Peu importe ce que vous proposez, ce que vous savez faire, ce que vous apportez comme bien-être, qui vous êtes, à la fin de la journée tous ceux qui n’ont pas fait d’école de commerce sont condamnés à se battre pour obtenir une part de marché, un territoire de marque, une rentabilité qui sinon les effacera de la carte. Ceux qui comme moi ont fait une école de commerce et de marketing auront de meilleurs clés pour s’en sortir, on nous a appris à survivre, à chasser et à conquérir plus de terrain. Quelle fierté.
Transformer un système en conscience de rareté permet d’hypnotiser les sujets, qui ne pensent plus au long terme, au pourquoi profond, à la raison d’être de cette rareté de l’air, ils ne pensent qu’à une chose: s’assurer d’en avoir assez pour être à l’abri. A partir de ce moment, celui qui prône le pouvoir d’achat est comme le saint sauveur qui promet un poumon dans ce monde où respirer est si dur. La question n’est pas de savoir comment avoir plus de pouvoir d’achat, mais de comprendre pourquoi il faut du pouvoir d’achat. Le vrai problème n’est pas de comprendre comment obtenir de l’argent, mais de comprendre pourquoi l’argent est rare, à cause de quoi, et comment cela se fait-il? Comment dépasser ce système de rareté artificielle?

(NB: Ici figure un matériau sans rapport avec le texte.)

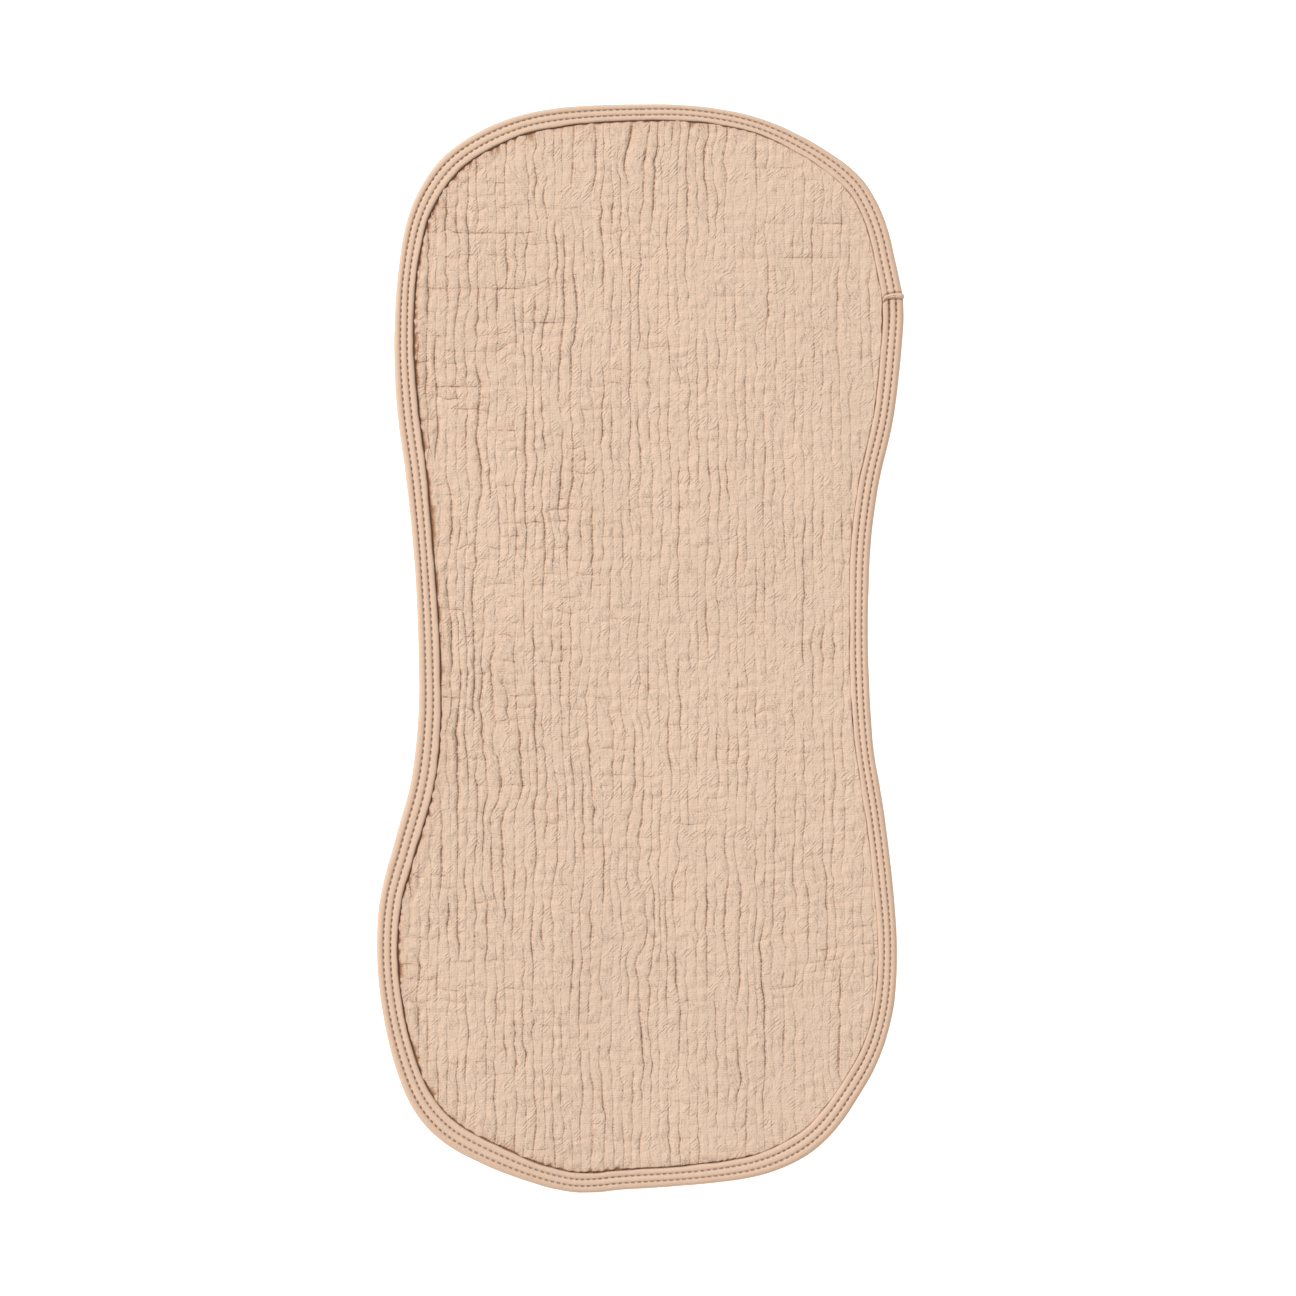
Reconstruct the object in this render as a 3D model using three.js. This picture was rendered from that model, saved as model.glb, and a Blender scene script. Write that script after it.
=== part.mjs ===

Se battre pour respirer est un réflexe instinctif. Nos organisations, leur mode de fonctionnement dans le système, leur nourriture quotidienne sont restées bloquées à un niveau similaire à la survie des animaux. Plutôt que de remettre en cause le système, de le repenser, de crever la bulle, de percer le mystère, nous sommes omnubilés par la pression constante du court terme et de la bulle d’air suffisante pour pouvoir souffler tranquilement.

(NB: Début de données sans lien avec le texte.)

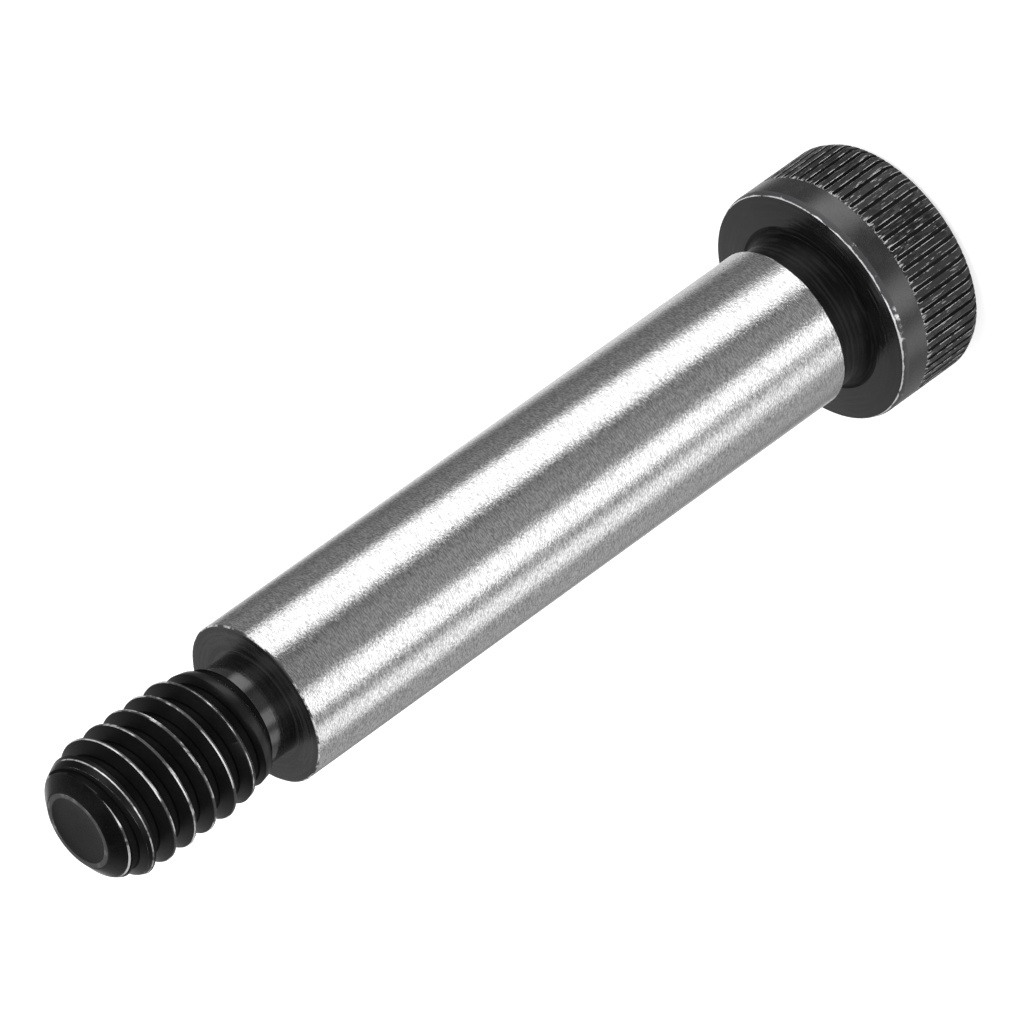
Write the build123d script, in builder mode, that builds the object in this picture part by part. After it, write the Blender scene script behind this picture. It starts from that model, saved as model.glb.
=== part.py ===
from build123d import *
from math import hypot, radians, tan
import os

os.makedirs("parts", exist_ok=True)

# A socket head shoulder bolt, one piece of steel, standing on its head.
# The origin is the centre of the head's top face, and +Z runs along the bolt
# towards its threaded tip. Sizes are in millimetres, angles in degrees.
inch = 25.4

# Head
head_diameter = 13.96
head_height = inch / 4
top_face_diameter = 11.90
top_chamfer_height = 0.43
knurl_chamfer_width = 0.26
knurl_chamfer_height = 0.57
bearing_edge_width = 0.10
bearing_edge_height = 0.30

# Straight knurl around the head, which stops short of the bearing face
knurl_groove_count = 68
knurl_groove_width = 0.26
knurl_groove_depth = 0.16
knurl_runout_length = 0.35
plain_band_width = 1.82

# Hexagon socket in the top face, with a drilled point below it
socket_across_flats = inch * 3 / 16
socket_depth = 3.60
socket_point_angle = 118.0
socket_mouth_diameter = 5.80
socket_mouth_angle = 90.0

# Neck between the head and the shoulder
head_neck_diameter = 8.80
head_neck_width = 2.22
head_neck_fillet = 0.60

# Ground shoulder, its length taken from the bearing face
shoulder_diameter = 9.45
shoulder_length = inch * 1.625

# Neck between the shoulder and the thread
thread_neck_diameter = 5.95
thread_neck_width = 1.65

# Right-hand thread, its length taken from the shoulder's end
threads_per_inch = 18
thread_diameter = 7.79
thread_length = 12.55
thread_angle = 60.0
thread_depth = 0.80
thread_crest_width = 0.13
thread_turn_angle = 12.0
groove_start_gap = 0.15

# Rolled crests start low beside the neck and rise to the full diameter
thread_start_diameter = 6.80
thread_start_height = 0.40
thread_start_rise = 2.30

# They fall again towards the chamfered and slightly dished tip
thread_end_diameter = 6.36
thread_end_fall = 1.50
tip_chamfer_height = 0.62
tip_face_diameter = 4.55
tip_dish_diameter = 4.00
tip_dish_depth = 0.22

# Radii
head_radius = head_diameter / 2
top_face_radius = top_face_diameter / 2
socket_mouth_radius = socket_mouth_diameter / 2
head_neck_radius = head_neck_diameter / 2
shoulder_radius = shoulder_diameter / 2
thread_neck_radius = thread_neck_diameter / 2
thread_radius = thread_diameter / 2
thread_start_radius = thread_start_diameter / 2
thread_end_radius = thread_end_diameter / 2
tip_face_radius = tip_face_diameter / 2
tip_dish_radius = tip_dish_diameter / 2

# Heights of the faces, counted from the head's top
knurl_chamfer_z = top_chamfer_height + knurl_chamfer_height
bearing_z = head_height
shoulder_start_z = bearing_z + head_neck_width
shoulder_end_z = bearing_z + shoulder_length
thread_start_z = shoulder_end_z + thread_neck_width
thread_blank_z = thread_start_z + thread_start_height
thread_full_z = thread_blank_z + thread_start_rise
tip_z = shoulder_end_z + thread_length
tip_chamfer_z = tip_z - tip_chamfer_height
thread_fall_z = tip_chamfer_z - thread_end_fall

# Thread groove: a V with a flat root, as wide at the crests as the pitch leaves it
thread_pitch = inch / threads_per_inch
flank_slope = tan(radians(thread_angle / 2))
groove_half_width = (thread_pitch - thread_crest_width) / 2
root_half_width = groove_half_width - thread_depth * flank_slope
groove_clear = thread_crest_width / 2
outer_half_width = groove_half_width + groove_clear * flank_slope
turning_radius = thread_radius + groove_clear

# The groove starts past the shoulder and ends in bar that is turned off beyond the tip
groove_start_z = shoulder_end_z + outer_half_width + groove_start_gap
groove_end_z = tip_z + outer_half_width
bar_end_z = groove_end_z + outer_half_width + groove_start_gap

with BuildPart() as thread_groove:
    with BuildLine() as groove_helix:
        Helix(
            pitch=thread_pitch,
            height=groove_end_z - groove_start_z,
            radius=thread_radius,
            center=(0, 0, groove_start_z),
        )
    with BuildSketch(Plane.XZ):
        with Locations((thread_radius, groove_start_z)):
            Polygon(
                (groove_clear, -outer_half_width),
                (-thread_depth, -root_half_width),
                (-thread_depth, root_half_width),
                (groove_clear, outer_half_width),
                align=None,
            )
    sweep(path=groove_helix.line, is_frenet=True)

# One knurl groove: a straight V from the top face, which runs out at the plain band
knurl_end_z = bearing_z - plain_band_width
knurl_root_radius = head_radius - knurl_groove_depth
knurl_outer_radius = head_radius + knurl_groove_depth
runout_slope_length = hypot(knurl_groove_depth, knurl_runout_length)

with BuildPart() as knurl_groove:
    with BuildSketch():
        Polygon(
            (knurl_root_radius, 0),
            (knurl_outer_radius, -knurl_groove_width),
            (knurl_outer_radius, knurl_groove_width),
            align=None,
        )
    extrude(amount=knurl_end_z - knurl_runout_length)
    full_section = knurl_groove.faces().sort_by(Axis.Z)[-1]
    extrude(full_section, amount=runout_slope_length, dir=(knurl_groove_depth, 0, knurl_runout_length))

# Cone below the socket and cone of its mouth, from their angles
socket_radius = socket_across_flats / 2
socket_point_depth = socket_radius / tan(radians(socket_point_angle / 2))
socket_mouth_depth = socket_mouth_radius / tan(radians(socket_mouth_angle / 2))

with BuildPart() as shoulder_bolt:
    # Turned blank: head, neck, shoulder and the plain bar that takes the thread
    with BuildSketch(Plane.XZ):
        with BuildLine():
            Polyline(
                (0, 0),
                (top_face_radius, 0),
                (head_radius - knurl_chamfer_width, top_chamfer_height),
                (head_radius, knurl_chamfer_z),
                (head_radius, bearing_z - bearing_edge_height),
                (head_radius - bearing_edge_width, bearing_z),
                (head_neck_radius, bearing_z),
                (head_neck_radius, shoulder_start_z),
                (shoulder_radius, shoulder_start_z),
                (shoulder_radius, shoulder_end_z),
                (thread_radius, shoulder_end_z),
                (thread_radius, bar_end_z),
                (0, bar_end_z),
                close=True,
            )
        make_face()
    revolve(axis=Axis.Z)

    # Fillet under the head
    rings = shoulder_bolt.edges().filter_by(GeomType.CIRCLE)
    bearing_foot = rings.filter_by_position(Axis.Z, bearing_z, bearing_z).sort_by(SortBy.RADIUS)[0]
    fillet(bearing_foot, radius=head_neck_fillet)

    # Hexagon socket with its mouth chamfer and drilled point
    with BuildSketch():
        RegularPolygon(radius=socket_radius, side_count=6, major_radius=False)
    extrude(amount=socket_depth, mode=Mode.SUBTRACT)
    with BuildSketch(Plane.XZ):
        Polygon((0, 0), (socket_mouth_radius, 0), (0, socket_mouth_depth), align=None)
        Polygon(
            (0, socket_depth),
            (socket_radius, socket_depth),
            (0, socket_depth + socket_point_depth),
            align=None,
        )
    revolve(axis=Axis.Z, mode=Mode.SUBTRACT)

    # Knurl
    with PolarLocations(0, knurl_groove_count):
        add(knurl_groove.part, mode=Mode.SUBTRACT)

    # Thread, then its two ends: the neck with the first low crests, and the tip
    add(thread_groove.part, rotation=(0, 0, thread_turn_angle), mode=Mode.SUBTRACT)
    with BuildSketch(Plane.XZ):
        Polygon(
            (turning_radius, shoulder_end_z),
            (thread_neck_radius, shoulder_end_z),
            (thread_neck_radius, thread_start_z),
            (thread_start_radius, thread_blank_z),
            (thread_radius, thread_full_z),
            (turning_radius, thread_full_z),
            align=None,
        )
        Polygon(
            (turning_radius, thread_fall_z),
            (thread_radius, thread_fall_z),
            (thread_end_radius, tip_chamfer_z),
            (tip_face_radius, tip_z),
            (tip_dish_radius, tip_z),
            (0, tip_z - tip_dish_depth),
            (0, bar_end_z),
            (turning_radius, bar_end_z),
            align=None,
        )
    revolve(axis=Axis.Z, mode=Mode.SUBTRACT)

shoulder_bolt.part.label = "shoulder_bolt"
export_step(shoulder_bolt.part, "parts/shoulder_bolt.step")
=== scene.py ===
import math

import bmesh
import bpy
from mathutils import Matrix, Vector


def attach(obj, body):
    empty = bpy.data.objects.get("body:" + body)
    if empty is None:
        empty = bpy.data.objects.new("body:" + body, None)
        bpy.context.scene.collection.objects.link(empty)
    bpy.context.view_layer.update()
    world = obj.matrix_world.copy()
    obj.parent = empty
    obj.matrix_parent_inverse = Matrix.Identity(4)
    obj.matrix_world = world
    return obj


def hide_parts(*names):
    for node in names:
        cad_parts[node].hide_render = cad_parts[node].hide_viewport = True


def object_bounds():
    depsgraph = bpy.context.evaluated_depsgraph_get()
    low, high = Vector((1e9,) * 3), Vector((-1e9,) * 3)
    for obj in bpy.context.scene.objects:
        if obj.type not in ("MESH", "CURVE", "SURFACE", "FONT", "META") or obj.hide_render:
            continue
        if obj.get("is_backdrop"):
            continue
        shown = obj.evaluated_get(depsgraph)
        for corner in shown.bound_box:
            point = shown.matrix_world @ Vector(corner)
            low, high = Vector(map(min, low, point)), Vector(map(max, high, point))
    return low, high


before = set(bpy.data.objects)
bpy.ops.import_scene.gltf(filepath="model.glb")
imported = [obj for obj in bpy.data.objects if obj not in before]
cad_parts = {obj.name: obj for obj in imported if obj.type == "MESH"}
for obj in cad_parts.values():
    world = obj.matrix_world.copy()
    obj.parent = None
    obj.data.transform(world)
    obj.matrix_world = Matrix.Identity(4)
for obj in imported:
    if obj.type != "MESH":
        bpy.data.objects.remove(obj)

bl_info = {
    "name": "Shoulder Bolt Maker",
    "version": (1, 0, 0),
    "blender": (4, 5, 0),
    "location": "3D View > Sidebar > Bolt",
    "description": "Models a socket head shoulder bolt piece by piece, with its finishes and a plain stage",
    "category": "Add Mesh",
}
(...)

Tout parent qui aime ses enfants essaye de les protéger, de leur donner la chance de faire des études longues, pour pouvoir être à l’abri, avoir un bon salaire, ne pas avoir à se battre, pour notre sécurité. Ce faisant, on ne résout pas le problème, on y trouve juste un bon palliatif. Cela ne fait que reporter le problème.
D’autres espaces de jeu
Quand on joue au foot en compétition, on se mesure effectivement les uns aux autres. Il en va de même pour beaucoup de pratique sportives, athlétiques etc.. Je ne remets pas en cause la compétition en tant que telle, je remets en cause l’esprit de compétition dans tous les domaines économiques de notre société. Quand il s’agit de se nourrir, se loger, s’éduquer, recevoir des soins, nous ne devrions pas être en compétition. Il y a des espaces à définir où la compétition nous sert, nous pousse vers le haut, c’est la carotte qui nous entraîne à nous dépasser. Au contraire, d’autres espaces sont plus propices à la coopération, à l’entraide et à la solidarité. Notre système économique ne fait pas la différence. A nous de définir ces espaces protégés où tous coopèrent pour leur développement collectif. Chaque sport a ses règles, ses codes, ses stratégies, ses rites, de la même façon, nous devrions adapter notre manière de jouer et les règles du jeu selon l’enjeu et le trophée. Que certains aient besoin de se sentir vivant en se mesurant aux centres stratégiques des entreprises concurrentes, je le conçois, mais que cela influe sur les vies des spectateurs, ce n’est plus concevable. Donc adaptez les règles selon le jeu, créons des jeux avec d’autres règles que celle de la loi du plus fort et du chacun pour sa pomme.
La rareté artificielle: pourquoi?
L’intérêt de cette rareté artificielle: c’est que pendant que vous concentrez tous vos efforts sur votre recherche d’air, vous n’êtes pas en train de réfléchir, du moins pas trop. Vous êtes occupés, vous devez travailler, coûte que coûte, pour vous libérer de la peur du manque. Pendant ce temps là, toute votre énergie est mobilisée pour cette tâche primitive. Prenez 10 enfants, promettez leur un bonbon à celui qui rangera le mieux sa chambre et observez le résultat. Mieux, prenez 10 enfants, privez de dîner les 2 qui auront le moins bien rangé leur chambre et vous êtes sûrs que dans ces conditions, tous auront travaillé pour concourir à ce but. Pour ne pas être prisonnier de ce système, il faut arrêter d’attendre les bonbons et les dîners. La menace fonctionne tant que l’on vit dans la peur du manque. Ouvrir les yeux, prendre conscience que nous détenons les vraies richesses et que nous avons les moyens de nous organiser, avoir confiance en soi, en l’autre, voici autant de clés qui nous amènent doucement vers la conscience d’abondance.
Dans notre contexte de crise, on découvre que les banquiers nous pompent bien l’air, que les gouvernements étant un peu perdus, victime de cette rareté artificielle, ils ne savent plus quoi faire non plus.
La solution: respirer et trouver des systèmes différents pour sortir de la conscience de rareté.